Sir James Kingston Fowler, KCMG, KCVO, FRCP (11 March 1852 – 3 July 1934) was a British physician, noted for his work at Middlesex Hospital and as an expert in diseases of the lungs.

== Early life and education ==
James Kingston Fowler was born at Woburn, Bedfordshire, on 11 March 1852; he was the fifth son of James Fowler and his wife, Frances, daughter of Henry Sargeant of Bedford. He was admitted at King's College, London, in 1870, initially to prepare him for ordination into the priesthood, but he decided to pursue a medical career instead.

At King's, Fowler completed his initial medical training and in 1871 won a Warneford scholarship. He qualified in 1874 as a Member of the Royal College of Surgeons (MRCS), and then spent two years as House Surgeon and Physician at King's College Hospital. In 1876, he gained the diploma of Licentiate of the Royal College of Physicians (LRCP) and then, between 1877 and 1879 was House Physician at Addenbrooke's Hospital in Cambridge. While in Cambridge, he entered Caius College and graduated with his Bachelor of Medicine (MB) degree in 1879 and a Bachelor of Arts (BA) degree in 1880.

==Career==
After leaving Cambridge, Fowler briefly took up a post as Westminster Hospital, but in 1880 he was elected an assistant physician at the Middlesex Hospital. He was promoted to full physician in 1891, and in 1899 was appointed joint lecturer on the practice of medicine. In 1913, he was promoted to Consulting Physician and Emeritus Lecturer. From 1880, he was also associated with Brompton Hospital and later held posts at the Sanatorium in Midhurst. Fowler was also a member of the Senate of London University, playing a part in its reorganisation in 1900, and was dean of the faculty of medicine there. He was also an examiner for the University of Cambridge and a Censor for the Royal College of Physicians.
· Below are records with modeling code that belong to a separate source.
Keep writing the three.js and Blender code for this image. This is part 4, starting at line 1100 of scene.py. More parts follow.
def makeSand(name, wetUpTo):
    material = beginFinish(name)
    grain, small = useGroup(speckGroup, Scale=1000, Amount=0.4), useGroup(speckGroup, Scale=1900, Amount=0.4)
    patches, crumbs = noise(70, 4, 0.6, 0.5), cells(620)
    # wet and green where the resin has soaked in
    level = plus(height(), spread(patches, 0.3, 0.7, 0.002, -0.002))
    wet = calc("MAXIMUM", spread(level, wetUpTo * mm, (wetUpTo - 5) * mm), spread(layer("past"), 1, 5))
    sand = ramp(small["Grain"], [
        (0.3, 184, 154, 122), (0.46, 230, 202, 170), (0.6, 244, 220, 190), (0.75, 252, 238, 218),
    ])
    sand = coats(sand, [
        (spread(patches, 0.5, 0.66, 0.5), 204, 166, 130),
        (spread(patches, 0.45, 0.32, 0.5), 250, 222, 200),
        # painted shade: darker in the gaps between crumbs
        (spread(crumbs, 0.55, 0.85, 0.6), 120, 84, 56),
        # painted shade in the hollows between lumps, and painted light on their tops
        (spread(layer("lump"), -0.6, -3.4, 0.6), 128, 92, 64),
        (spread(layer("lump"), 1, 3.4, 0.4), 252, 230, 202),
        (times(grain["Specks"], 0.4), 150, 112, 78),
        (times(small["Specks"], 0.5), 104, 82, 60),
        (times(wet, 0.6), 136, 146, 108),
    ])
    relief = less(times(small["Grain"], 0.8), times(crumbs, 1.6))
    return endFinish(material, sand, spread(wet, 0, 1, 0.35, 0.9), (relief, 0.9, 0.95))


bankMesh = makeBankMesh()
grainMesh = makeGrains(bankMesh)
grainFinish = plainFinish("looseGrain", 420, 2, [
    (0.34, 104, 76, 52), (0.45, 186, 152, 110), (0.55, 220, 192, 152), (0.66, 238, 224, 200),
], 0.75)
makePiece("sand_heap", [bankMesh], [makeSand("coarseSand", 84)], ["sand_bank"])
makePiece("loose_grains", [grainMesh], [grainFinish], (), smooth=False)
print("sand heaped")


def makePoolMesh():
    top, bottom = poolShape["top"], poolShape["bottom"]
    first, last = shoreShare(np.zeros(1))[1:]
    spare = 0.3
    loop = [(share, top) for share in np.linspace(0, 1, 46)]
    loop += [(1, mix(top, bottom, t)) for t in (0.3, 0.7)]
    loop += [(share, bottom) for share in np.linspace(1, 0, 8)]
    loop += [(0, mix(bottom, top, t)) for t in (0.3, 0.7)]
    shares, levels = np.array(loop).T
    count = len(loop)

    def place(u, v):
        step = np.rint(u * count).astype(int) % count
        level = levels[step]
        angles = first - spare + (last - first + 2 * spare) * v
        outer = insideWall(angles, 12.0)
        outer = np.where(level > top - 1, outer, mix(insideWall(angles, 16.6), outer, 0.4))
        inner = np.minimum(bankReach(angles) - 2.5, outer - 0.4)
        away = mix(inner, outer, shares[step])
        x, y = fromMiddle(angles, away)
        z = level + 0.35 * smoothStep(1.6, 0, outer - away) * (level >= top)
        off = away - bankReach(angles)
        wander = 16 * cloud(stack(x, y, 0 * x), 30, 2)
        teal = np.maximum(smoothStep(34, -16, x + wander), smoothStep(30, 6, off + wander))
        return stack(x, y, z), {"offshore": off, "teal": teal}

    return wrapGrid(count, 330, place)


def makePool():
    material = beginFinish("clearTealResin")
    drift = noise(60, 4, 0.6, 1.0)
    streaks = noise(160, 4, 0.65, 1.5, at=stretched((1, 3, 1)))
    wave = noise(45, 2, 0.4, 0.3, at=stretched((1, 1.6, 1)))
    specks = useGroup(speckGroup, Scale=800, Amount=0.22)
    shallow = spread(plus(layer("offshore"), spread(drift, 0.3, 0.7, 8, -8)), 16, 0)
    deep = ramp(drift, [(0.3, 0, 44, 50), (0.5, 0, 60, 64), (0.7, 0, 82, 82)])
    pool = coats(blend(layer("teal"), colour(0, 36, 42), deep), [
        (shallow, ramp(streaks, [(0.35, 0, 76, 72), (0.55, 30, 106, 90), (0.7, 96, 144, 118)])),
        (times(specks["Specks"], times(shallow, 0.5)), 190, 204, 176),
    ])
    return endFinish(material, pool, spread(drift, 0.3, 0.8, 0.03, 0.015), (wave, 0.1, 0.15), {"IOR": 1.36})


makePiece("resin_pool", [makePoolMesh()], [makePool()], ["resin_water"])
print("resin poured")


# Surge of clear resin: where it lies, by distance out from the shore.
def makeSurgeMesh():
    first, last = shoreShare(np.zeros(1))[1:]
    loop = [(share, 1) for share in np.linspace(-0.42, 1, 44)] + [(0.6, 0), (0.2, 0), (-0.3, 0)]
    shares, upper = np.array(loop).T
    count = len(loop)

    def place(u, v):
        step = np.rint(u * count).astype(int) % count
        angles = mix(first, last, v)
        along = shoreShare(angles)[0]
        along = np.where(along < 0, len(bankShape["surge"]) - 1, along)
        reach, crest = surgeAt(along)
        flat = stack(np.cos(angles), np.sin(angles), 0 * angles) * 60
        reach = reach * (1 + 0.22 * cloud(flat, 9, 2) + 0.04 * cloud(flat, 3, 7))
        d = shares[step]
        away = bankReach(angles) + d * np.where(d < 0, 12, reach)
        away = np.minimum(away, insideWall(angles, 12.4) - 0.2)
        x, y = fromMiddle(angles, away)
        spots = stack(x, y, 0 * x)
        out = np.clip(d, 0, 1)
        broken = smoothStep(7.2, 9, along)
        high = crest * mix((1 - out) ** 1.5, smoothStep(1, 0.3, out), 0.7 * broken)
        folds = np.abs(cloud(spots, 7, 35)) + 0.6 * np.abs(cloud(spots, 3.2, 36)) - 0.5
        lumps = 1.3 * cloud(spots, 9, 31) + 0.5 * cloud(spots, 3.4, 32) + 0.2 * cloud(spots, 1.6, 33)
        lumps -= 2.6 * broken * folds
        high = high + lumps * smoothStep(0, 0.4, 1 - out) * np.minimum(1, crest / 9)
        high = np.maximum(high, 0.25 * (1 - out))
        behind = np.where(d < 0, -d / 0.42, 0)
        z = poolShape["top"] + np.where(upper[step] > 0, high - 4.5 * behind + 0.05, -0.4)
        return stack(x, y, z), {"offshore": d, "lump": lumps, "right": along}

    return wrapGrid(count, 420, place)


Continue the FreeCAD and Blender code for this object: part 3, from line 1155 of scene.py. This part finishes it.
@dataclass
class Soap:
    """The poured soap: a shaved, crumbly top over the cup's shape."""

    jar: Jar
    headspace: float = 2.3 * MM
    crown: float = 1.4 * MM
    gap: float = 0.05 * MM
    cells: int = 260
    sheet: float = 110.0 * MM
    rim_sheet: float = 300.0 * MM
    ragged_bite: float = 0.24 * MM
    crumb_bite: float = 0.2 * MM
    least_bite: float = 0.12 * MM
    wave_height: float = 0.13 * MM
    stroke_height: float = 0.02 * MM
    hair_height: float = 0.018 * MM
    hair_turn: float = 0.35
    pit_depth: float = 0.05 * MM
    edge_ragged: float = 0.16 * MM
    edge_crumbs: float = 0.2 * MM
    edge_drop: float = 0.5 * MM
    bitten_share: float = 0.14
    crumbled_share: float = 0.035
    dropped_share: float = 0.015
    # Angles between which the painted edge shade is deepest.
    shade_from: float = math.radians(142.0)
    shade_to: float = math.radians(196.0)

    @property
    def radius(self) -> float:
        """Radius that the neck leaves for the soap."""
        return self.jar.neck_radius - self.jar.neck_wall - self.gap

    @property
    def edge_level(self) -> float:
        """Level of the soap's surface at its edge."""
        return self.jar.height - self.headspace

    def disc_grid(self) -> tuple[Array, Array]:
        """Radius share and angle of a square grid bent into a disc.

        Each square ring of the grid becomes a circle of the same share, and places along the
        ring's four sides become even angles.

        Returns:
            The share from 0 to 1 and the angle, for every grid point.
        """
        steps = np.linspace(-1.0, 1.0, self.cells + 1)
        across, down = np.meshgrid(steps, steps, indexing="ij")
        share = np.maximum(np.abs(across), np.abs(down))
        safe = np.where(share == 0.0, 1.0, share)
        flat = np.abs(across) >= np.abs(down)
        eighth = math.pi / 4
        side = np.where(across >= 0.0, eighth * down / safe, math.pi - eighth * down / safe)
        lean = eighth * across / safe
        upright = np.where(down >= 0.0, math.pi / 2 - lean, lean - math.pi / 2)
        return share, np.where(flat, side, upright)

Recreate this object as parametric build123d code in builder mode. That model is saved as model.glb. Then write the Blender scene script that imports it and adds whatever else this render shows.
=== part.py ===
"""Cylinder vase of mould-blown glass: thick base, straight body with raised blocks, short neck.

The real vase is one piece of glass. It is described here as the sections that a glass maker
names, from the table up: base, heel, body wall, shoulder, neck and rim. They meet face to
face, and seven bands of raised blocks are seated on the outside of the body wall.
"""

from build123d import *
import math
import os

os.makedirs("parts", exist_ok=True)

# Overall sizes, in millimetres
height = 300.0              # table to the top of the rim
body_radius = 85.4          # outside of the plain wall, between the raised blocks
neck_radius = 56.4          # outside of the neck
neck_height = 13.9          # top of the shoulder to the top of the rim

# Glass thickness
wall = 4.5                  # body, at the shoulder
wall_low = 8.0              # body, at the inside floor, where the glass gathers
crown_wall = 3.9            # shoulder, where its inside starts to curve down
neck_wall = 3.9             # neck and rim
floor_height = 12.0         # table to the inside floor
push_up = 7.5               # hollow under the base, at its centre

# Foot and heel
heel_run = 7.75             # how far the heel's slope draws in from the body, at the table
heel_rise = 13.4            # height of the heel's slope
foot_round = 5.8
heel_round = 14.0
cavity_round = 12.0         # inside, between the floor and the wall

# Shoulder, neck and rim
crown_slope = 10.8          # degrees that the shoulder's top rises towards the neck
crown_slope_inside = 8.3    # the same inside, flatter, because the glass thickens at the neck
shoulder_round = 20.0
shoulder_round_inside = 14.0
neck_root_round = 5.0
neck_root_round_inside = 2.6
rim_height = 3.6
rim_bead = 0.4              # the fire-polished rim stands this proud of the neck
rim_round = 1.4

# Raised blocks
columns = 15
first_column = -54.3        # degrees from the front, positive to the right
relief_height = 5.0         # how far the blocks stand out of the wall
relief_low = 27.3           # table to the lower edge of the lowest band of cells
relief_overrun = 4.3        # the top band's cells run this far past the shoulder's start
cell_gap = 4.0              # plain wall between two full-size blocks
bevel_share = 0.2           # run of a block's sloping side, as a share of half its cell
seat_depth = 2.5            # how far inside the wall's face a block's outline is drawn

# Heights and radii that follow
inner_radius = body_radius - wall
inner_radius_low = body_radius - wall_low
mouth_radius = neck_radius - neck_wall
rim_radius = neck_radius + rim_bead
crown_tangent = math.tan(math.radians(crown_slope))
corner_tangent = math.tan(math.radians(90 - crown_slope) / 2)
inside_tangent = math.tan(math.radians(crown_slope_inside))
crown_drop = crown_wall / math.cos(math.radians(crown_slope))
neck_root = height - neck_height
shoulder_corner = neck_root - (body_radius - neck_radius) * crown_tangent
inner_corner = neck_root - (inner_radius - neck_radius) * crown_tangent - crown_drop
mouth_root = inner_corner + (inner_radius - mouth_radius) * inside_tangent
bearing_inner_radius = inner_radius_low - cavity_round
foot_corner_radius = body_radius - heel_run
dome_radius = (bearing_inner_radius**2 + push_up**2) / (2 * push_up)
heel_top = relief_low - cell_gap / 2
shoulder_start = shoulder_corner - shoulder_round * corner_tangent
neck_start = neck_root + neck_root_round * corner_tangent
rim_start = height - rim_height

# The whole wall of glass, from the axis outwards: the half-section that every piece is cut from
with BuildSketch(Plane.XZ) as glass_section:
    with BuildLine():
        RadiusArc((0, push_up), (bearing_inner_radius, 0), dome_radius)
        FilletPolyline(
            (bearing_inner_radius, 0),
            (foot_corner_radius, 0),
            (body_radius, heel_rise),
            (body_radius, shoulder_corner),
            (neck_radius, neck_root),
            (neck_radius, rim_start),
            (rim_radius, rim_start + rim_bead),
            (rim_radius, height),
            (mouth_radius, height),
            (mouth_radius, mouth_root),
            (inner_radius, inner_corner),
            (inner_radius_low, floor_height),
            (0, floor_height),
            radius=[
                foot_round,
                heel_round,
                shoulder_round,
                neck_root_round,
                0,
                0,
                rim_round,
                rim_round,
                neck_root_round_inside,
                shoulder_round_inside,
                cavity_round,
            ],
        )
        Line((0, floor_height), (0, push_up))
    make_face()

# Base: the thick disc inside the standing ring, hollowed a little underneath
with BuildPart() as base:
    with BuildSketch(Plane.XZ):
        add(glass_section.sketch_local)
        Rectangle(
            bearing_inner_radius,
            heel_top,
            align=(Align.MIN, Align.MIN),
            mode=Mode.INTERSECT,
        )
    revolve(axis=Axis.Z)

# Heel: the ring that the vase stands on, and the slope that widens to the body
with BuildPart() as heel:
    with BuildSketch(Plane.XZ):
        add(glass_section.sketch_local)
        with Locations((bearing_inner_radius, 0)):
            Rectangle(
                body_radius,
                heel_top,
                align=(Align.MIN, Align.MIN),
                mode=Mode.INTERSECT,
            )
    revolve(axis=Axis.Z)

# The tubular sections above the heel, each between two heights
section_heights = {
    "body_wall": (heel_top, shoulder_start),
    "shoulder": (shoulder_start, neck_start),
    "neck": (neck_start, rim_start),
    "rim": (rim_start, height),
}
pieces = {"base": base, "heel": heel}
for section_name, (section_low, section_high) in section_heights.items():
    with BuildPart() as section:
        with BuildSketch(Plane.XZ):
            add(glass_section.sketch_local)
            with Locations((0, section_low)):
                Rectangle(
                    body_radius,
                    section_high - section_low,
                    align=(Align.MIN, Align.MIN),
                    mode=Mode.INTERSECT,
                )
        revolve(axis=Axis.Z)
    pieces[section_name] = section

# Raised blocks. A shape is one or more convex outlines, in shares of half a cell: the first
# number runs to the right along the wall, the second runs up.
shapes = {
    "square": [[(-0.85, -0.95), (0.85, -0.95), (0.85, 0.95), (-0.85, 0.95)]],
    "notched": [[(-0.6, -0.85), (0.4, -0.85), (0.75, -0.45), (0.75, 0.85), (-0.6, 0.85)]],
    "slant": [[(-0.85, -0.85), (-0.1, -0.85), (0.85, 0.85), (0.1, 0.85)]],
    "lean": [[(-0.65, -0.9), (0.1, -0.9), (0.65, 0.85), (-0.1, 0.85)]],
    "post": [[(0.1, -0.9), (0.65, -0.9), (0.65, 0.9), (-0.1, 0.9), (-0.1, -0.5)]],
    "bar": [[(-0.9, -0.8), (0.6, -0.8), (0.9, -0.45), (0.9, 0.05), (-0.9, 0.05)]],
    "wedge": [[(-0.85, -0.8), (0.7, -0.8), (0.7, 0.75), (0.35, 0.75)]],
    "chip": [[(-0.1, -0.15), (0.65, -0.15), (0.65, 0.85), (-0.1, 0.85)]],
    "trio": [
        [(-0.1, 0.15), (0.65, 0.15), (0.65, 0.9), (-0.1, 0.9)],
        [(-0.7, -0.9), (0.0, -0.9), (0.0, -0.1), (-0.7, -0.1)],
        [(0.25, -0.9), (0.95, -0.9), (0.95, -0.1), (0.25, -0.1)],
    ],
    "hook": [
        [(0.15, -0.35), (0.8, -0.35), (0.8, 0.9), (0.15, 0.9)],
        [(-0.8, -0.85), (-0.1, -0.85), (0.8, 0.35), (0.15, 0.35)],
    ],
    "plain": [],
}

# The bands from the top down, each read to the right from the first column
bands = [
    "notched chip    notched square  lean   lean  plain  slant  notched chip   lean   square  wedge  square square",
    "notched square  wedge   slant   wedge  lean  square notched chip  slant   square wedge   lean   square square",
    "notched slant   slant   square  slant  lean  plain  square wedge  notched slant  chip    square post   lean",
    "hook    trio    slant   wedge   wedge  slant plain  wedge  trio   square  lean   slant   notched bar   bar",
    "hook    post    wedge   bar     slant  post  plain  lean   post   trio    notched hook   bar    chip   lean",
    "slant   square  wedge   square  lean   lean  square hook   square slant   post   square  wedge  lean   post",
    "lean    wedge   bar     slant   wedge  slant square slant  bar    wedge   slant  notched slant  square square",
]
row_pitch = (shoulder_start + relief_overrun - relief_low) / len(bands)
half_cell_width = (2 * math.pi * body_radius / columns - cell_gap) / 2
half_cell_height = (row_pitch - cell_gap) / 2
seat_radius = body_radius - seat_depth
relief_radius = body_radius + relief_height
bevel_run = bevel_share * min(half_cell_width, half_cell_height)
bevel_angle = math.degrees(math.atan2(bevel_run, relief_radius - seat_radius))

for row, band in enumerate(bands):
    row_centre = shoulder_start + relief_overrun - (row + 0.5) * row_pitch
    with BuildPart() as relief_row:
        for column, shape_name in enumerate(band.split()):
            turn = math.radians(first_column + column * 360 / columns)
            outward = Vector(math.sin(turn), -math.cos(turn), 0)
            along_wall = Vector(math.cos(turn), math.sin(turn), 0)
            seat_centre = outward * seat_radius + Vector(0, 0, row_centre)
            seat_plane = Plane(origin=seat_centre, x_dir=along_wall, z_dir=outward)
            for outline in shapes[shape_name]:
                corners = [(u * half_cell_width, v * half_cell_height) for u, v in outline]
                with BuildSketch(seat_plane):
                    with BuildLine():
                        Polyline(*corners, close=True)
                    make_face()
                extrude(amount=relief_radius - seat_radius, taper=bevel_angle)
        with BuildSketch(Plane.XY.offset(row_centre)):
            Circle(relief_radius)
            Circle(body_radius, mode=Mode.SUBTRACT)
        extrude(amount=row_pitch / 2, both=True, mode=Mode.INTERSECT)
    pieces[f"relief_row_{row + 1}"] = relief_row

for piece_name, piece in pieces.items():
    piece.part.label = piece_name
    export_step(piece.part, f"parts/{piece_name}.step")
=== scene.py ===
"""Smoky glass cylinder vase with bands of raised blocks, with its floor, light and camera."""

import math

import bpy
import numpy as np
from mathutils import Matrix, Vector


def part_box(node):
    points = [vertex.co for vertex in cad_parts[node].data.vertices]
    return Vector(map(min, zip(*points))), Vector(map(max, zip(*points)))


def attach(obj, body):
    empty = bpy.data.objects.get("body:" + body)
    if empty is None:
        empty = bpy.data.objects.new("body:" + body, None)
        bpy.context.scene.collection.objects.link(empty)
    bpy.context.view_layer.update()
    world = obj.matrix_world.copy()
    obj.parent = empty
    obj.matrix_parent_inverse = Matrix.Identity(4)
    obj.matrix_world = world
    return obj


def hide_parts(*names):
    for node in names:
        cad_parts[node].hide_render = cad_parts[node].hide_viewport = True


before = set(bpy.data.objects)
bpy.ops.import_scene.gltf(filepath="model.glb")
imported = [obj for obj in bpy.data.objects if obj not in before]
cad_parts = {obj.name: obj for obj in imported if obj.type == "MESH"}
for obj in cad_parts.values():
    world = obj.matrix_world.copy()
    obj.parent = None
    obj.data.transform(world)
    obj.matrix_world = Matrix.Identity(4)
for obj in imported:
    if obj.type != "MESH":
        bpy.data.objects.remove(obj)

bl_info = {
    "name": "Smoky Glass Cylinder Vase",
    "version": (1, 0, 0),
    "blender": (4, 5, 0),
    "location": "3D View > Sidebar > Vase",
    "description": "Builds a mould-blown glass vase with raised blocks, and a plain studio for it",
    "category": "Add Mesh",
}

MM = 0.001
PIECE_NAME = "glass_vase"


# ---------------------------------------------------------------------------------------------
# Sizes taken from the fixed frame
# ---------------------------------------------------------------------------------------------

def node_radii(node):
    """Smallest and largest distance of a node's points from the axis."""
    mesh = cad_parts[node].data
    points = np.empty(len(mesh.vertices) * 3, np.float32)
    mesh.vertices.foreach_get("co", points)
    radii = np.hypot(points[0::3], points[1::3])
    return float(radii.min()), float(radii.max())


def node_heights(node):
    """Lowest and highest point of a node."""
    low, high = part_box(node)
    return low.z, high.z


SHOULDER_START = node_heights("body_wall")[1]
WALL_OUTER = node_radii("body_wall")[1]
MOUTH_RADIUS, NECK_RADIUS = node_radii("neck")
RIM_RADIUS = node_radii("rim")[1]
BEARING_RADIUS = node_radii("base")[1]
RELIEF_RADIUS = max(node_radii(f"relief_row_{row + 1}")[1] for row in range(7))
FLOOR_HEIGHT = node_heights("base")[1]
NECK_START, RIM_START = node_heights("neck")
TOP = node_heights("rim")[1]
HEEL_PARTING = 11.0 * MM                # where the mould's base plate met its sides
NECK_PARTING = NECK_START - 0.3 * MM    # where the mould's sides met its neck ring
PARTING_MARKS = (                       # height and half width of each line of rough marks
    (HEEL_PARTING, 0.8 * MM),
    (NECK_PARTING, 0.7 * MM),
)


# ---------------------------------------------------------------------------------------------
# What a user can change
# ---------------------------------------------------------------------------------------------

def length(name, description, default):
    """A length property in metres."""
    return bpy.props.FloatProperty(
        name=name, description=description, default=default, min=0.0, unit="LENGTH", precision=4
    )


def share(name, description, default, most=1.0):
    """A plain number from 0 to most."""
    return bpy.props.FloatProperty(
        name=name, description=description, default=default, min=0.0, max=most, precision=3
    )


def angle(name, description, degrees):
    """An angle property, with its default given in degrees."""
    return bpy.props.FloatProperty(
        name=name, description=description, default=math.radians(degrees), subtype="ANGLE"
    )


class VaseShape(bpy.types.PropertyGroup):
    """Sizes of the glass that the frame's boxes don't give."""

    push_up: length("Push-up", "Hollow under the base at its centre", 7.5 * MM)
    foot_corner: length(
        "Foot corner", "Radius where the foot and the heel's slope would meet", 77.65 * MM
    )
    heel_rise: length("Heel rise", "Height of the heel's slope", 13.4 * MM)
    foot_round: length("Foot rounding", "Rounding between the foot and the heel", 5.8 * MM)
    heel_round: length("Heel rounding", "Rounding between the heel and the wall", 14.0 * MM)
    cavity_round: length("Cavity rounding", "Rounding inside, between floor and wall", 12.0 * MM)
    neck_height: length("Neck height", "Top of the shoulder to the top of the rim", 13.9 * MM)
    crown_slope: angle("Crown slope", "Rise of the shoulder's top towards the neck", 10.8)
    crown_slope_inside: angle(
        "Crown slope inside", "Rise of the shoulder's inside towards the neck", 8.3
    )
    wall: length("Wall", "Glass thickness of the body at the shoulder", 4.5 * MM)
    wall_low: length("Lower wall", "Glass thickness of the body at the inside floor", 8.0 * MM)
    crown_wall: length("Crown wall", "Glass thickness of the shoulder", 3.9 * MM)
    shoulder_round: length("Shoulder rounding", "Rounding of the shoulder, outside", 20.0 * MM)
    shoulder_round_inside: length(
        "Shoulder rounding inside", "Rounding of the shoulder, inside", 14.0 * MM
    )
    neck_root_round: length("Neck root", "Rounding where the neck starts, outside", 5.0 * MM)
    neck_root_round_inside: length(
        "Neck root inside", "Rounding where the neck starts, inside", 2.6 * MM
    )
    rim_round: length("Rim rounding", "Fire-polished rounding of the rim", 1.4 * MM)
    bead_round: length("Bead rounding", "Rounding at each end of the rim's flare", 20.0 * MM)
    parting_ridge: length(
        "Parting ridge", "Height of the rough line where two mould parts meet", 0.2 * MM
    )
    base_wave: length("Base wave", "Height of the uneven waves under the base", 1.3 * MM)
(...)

He was also one of the first members of the colonial advisory medical and sanitary committee formed in 1909, and was chairman of the medical appointments board.

Fowler was principally concerned with diseases of the chest. He edited the Dictionary of Practical Medicine in 1890 and then, with Rickman Godlee, published Diseases of the Lungs in 1898. He also completed a monograph, Pulmonary Tuberculosis, in 1921. He also wrote on emphysema and syphilis of the lungs for Allbutt's System of Medicine in 1898 and 1909.

During World War I, Fowler served with the 3rd London Territorial General Hospital as a consulting physician and the rank of colonel; he was stationed at Rouen and Queen Alexandra Military Hospital in Millbank. His wartime service saw him mentioned in dispatches; he was also appointed a Commander of the Order of St Michael and St George (CMG) in 1919; promotion in that order to Knight Commander (KCMG) followed in 1932, when he retired from his positions in the Colonial Office. He also received the Doctor of Science degree from Sheffield University in 1908, and was appointed a Knight Commander of the Royal Victorian Order for attending on Prince Francis of Teck in 1910.

== Personal life ==
According to G. H. Brown's entry in Munk's Roll, Fowler was "an able, well-equipped teacher. Elegant and distinguished in appearance, he had a wide circle of friends in all walks of life." He never married but was a good friend of John Douglas-Scott-Montagu, 2nd Baron Montagu of Beaulieu; Fowler wrote a history of Beaulieu Abbey in 1911 and lived in retirement at the warden's lodge there. He died on 3 July 1934.